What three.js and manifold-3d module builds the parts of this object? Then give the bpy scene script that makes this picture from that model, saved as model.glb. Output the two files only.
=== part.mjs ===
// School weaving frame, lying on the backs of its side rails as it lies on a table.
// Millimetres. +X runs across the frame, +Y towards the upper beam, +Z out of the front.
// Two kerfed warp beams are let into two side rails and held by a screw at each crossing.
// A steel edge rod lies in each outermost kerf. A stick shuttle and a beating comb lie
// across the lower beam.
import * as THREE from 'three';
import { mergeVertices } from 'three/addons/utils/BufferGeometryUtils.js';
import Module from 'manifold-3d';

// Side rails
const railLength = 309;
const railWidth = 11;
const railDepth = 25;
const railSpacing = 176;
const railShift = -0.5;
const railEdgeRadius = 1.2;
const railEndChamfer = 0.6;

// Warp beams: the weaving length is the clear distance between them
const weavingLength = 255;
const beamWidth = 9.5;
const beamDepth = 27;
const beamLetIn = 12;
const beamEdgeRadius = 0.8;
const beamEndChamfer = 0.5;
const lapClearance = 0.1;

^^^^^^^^

Aim >>
Reproduce the complete data exactly as presented above.

Finished exercise >>
What three.js and manifold-3d module builds the parts of this object? Then give the bpy scene script that makes this picture from that model, saved as model.glb. Output the two files only.
=== part.mjs ===
// School weaving frame, lying on the backs of its side rails as it lies on a table.
// Millimetres. +X runs across the frame, +Y towards the upper beam, +Z out of the front.
// Two kerfed warp beams are let into two side rails and held by a screw at each crossing.
// A steel edge rod lies in each outermost kerf. A stick shuttle and a beating comb lie
// across the lower beam.
import * as THREE from 'three';
import { mergeVertices } from 'three/addons/utils/BufferGeometryUtils.js';
import Module from 'manifold-3d';

// Side rails
const railLength = 309;
const railWidth = 11;
const railDepth = 25;
const railSpacing = 176;
const railShift = -0.5;
const railEdgeRadius = 1.2;
const railEndChamfer = 0.6;

// Warp beams: the weaving length is the clear distance between them
const weavingLength = 255;
const beamWidth = 9.5;
const beamDepth = 27;
const beamLetIn = 12;
const beamEdgeRadius = 0.8;
const beamEndChamfer = 0.5;
const lapClearance = 0.1;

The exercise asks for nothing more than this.